**What to do**
Pull out every line below holding the word "from".

**Source excerpt**
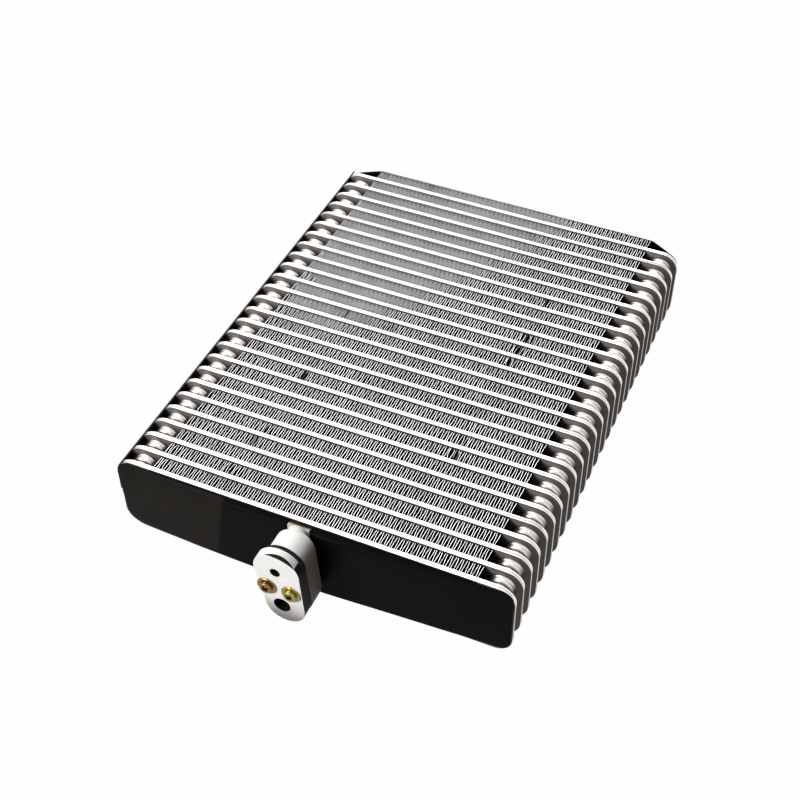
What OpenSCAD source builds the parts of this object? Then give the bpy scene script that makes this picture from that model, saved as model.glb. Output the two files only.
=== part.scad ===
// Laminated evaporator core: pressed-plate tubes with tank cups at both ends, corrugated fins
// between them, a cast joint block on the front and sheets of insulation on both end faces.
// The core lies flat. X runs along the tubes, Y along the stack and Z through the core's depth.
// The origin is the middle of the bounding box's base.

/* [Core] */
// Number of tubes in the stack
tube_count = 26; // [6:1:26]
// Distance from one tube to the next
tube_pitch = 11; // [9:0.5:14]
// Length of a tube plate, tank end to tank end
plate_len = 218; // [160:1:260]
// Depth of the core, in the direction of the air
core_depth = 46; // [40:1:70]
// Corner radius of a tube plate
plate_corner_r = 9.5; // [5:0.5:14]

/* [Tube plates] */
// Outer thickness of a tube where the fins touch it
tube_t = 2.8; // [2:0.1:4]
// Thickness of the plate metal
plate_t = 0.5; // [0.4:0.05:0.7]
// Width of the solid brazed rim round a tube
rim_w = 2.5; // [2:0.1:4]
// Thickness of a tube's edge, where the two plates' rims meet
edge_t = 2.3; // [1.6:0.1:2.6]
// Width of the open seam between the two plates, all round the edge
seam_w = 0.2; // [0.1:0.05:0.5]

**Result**
What OpenSCAD source builds the parts of this object? Then give the bpy scene script that makes this picture from that model, saved as model.glb. Output the two files only.
// Distance from one tube to the next